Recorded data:
---

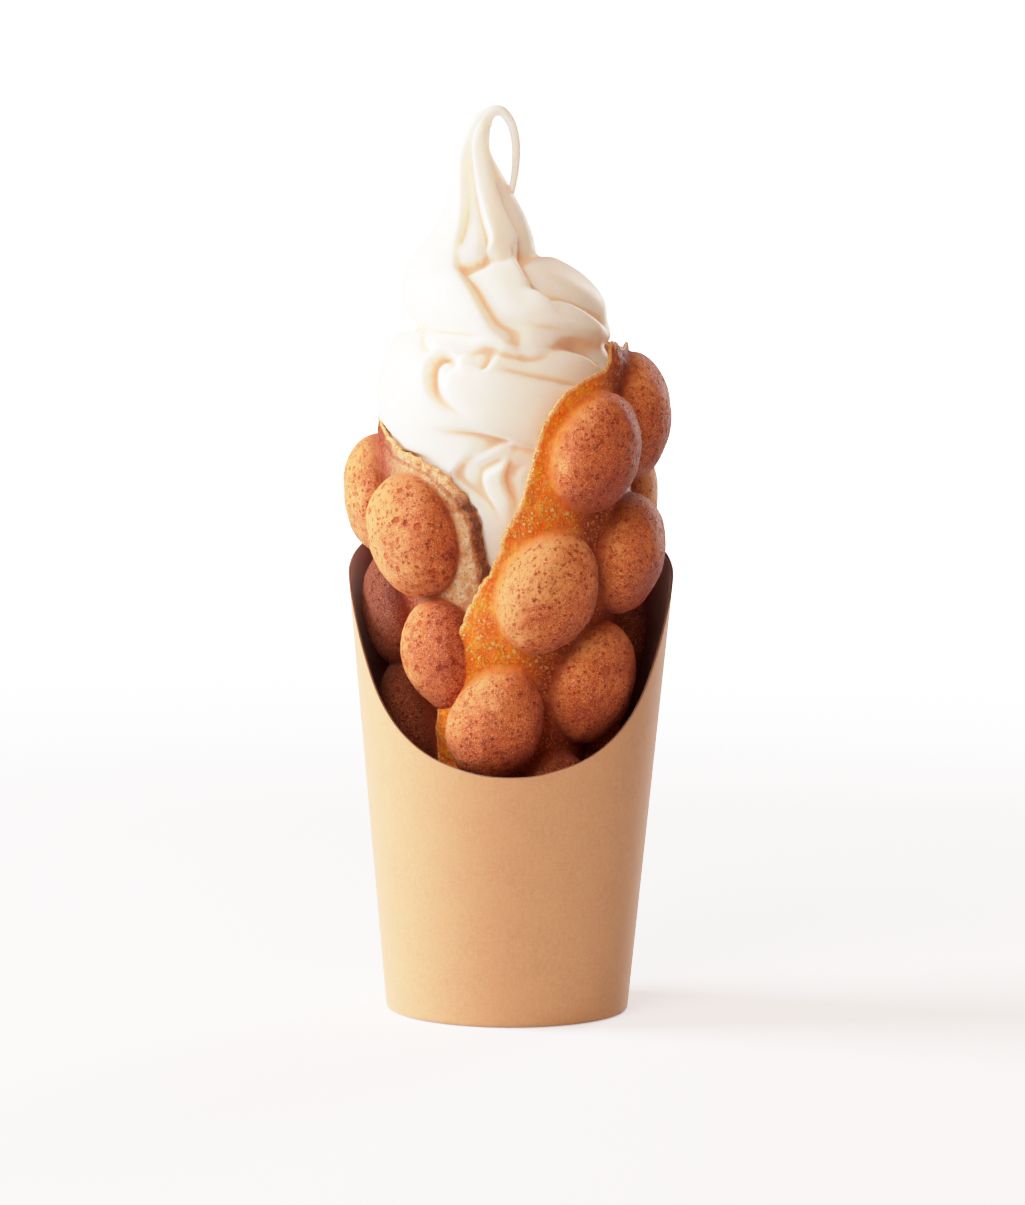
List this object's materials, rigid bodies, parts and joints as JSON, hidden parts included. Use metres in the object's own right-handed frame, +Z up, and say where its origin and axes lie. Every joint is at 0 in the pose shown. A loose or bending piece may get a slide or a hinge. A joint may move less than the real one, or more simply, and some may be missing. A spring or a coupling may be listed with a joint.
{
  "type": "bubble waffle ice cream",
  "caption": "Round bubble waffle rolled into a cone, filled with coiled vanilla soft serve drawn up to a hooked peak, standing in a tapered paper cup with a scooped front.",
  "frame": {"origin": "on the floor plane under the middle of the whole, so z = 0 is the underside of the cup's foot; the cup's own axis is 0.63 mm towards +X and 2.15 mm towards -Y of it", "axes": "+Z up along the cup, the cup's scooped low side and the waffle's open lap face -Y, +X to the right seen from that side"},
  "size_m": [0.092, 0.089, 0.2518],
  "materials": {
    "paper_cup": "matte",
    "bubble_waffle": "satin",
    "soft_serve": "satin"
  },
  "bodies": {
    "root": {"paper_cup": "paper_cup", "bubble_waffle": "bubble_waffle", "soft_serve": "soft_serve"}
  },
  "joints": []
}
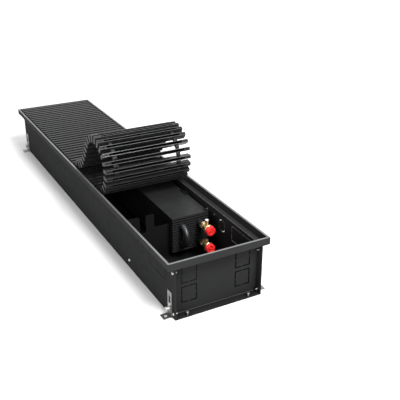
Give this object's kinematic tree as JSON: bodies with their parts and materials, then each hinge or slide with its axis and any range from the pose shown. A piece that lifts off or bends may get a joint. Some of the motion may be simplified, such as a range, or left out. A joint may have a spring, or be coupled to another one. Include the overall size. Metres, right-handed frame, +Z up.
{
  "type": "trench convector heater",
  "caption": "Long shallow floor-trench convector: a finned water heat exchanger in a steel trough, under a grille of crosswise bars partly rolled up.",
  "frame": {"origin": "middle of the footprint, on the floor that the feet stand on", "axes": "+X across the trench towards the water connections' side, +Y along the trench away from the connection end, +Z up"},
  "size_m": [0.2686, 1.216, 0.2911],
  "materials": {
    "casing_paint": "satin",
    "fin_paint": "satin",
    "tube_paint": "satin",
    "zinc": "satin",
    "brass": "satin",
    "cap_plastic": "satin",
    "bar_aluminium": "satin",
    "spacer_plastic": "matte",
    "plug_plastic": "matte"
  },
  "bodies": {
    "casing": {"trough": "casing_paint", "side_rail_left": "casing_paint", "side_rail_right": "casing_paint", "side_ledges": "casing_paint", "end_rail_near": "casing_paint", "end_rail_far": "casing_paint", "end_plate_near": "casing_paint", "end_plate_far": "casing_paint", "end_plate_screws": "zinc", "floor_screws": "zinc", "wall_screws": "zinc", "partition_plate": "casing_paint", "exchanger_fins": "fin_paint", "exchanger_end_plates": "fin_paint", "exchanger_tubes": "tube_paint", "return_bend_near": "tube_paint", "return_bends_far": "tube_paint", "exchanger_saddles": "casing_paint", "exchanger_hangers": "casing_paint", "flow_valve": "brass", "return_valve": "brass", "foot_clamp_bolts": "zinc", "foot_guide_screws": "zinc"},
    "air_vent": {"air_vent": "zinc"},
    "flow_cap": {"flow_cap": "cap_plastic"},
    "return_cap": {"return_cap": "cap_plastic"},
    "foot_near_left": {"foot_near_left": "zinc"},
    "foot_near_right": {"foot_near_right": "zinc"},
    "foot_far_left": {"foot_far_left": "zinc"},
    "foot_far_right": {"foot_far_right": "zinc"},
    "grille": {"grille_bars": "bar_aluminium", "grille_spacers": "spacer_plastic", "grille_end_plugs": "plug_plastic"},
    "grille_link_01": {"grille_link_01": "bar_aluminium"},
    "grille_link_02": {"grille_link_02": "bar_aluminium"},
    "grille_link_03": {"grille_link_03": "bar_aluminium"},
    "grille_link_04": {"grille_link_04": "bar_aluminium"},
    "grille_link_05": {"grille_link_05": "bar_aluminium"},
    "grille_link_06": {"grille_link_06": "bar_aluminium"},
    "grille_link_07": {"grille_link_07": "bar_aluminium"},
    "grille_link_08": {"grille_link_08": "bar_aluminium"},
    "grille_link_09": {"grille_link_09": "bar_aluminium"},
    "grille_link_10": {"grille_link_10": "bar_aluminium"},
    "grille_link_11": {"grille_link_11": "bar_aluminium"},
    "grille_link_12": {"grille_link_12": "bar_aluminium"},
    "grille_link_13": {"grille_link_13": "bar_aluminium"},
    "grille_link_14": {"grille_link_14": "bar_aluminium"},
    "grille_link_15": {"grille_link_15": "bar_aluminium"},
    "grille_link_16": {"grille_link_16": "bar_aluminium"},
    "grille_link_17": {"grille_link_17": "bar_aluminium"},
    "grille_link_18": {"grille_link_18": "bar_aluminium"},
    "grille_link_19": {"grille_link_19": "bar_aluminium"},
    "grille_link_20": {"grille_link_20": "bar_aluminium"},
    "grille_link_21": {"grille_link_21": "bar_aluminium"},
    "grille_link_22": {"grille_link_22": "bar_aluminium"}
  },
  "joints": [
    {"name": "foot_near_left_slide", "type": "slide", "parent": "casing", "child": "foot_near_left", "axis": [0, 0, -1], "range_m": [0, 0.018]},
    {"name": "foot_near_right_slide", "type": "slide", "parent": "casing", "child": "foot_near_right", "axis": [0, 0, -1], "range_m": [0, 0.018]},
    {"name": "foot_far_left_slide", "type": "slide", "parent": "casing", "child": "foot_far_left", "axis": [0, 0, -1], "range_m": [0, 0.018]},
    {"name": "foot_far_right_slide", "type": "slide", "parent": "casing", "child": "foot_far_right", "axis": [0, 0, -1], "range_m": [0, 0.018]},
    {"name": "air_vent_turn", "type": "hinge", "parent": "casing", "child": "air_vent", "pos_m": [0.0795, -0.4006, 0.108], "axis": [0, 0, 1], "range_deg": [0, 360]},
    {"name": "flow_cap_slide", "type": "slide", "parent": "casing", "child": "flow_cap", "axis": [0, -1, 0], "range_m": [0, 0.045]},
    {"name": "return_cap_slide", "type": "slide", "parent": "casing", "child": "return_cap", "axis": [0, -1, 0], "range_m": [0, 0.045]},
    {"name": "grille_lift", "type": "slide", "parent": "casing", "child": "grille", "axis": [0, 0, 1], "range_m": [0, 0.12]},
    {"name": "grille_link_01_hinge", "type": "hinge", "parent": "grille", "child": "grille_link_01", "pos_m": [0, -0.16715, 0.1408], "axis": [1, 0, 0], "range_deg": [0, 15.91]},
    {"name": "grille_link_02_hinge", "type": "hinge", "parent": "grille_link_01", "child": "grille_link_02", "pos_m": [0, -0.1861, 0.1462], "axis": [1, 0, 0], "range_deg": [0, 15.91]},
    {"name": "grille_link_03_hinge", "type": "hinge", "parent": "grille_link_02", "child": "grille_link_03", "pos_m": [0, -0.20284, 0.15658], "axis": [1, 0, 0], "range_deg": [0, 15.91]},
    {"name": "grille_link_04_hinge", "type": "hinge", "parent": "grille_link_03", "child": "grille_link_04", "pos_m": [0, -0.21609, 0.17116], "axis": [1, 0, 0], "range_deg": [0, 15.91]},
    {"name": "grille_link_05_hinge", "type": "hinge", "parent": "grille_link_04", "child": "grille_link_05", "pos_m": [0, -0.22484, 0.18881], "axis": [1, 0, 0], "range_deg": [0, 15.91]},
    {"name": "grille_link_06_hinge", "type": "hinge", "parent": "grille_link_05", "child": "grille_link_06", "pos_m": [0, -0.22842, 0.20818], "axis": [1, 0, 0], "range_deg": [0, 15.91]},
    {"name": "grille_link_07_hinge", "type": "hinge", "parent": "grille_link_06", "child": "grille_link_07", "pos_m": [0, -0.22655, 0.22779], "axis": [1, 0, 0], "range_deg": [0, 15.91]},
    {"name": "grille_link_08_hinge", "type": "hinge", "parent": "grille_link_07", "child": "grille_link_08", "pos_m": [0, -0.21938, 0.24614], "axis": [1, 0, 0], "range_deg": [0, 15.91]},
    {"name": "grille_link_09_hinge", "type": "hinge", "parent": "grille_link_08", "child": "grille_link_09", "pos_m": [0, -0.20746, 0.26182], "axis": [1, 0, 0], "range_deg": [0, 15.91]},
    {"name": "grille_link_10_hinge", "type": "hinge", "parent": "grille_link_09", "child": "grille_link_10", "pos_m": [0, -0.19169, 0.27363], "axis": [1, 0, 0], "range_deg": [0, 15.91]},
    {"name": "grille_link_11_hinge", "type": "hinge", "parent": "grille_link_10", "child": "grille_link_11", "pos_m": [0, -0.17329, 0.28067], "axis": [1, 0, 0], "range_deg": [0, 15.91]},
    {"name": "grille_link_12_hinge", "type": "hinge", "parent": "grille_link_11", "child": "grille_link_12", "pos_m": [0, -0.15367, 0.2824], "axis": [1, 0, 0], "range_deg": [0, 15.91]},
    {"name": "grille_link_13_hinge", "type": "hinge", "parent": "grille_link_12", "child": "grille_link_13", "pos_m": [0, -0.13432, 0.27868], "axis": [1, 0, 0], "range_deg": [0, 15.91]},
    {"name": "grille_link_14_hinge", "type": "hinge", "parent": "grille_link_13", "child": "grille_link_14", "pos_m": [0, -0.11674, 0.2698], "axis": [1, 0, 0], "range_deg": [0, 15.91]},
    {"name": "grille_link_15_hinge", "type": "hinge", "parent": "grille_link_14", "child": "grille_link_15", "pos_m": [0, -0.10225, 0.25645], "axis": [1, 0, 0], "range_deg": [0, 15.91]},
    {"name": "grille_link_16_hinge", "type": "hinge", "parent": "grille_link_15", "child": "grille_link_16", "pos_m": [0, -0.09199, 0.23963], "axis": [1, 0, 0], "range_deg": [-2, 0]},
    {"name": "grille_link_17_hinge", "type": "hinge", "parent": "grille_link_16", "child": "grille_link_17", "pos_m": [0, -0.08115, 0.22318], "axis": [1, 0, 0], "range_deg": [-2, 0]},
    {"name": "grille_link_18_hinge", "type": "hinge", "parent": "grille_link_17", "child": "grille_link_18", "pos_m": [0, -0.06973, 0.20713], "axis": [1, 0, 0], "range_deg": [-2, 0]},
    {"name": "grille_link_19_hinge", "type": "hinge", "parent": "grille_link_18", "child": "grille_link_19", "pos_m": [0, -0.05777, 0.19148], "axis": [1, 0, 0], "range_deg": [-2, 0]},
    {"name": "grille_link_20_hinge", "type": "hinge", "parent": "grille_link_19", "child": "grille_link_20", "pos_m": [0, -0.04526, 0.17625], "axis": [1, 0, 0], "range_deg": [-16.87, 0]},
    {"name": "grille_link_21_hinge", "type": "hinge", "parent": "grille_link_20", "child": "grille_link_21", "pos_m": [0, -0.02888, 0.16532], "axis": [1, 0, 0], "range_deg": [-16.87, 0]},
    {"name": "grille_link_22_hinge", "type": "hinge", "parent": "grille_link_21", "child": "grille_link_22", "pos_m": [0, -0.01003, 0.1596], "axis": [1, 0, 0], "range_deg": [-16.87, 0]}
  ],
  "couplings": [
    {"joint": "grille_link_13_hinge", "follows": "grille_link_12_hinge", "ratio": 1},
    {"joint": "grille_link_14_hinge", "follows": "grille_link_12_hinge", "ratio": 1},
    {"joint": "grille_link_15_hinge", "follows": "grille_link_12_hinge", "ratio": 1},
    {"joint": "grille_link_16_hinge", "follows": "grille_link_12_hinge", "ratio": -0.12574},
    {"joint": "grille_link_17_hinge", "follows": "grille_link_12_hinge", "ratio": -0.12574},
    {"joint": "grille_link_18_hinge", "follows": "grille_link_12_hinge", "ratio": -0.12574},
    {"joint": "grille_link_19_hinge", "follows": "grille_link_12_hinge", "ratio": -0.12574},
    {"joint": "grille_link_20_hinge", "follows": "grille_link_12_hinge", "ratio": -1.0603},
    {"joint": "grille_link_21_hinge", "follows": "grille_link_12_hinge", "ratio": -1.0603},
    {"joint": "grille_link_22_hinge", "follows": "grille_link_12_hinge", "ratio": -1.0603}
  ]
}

---

The task: Find the word "joints" in the data and copy out each line where it turns up.

Written answer:
List this object's materials, rigid bodies, parts and joints as JSON, hidden parts included. Use metres in the object's own right-handed frame, +Z up, and say where its origin and axes lie. Every joint is at 0 in the pose shown. A loose or bending piece may get a slide or a hinge. A joint may move less than the real one, or more simply, and some may be missing. A spring or a coupling may be listed with a joint.
  "joints": []
  "joints": [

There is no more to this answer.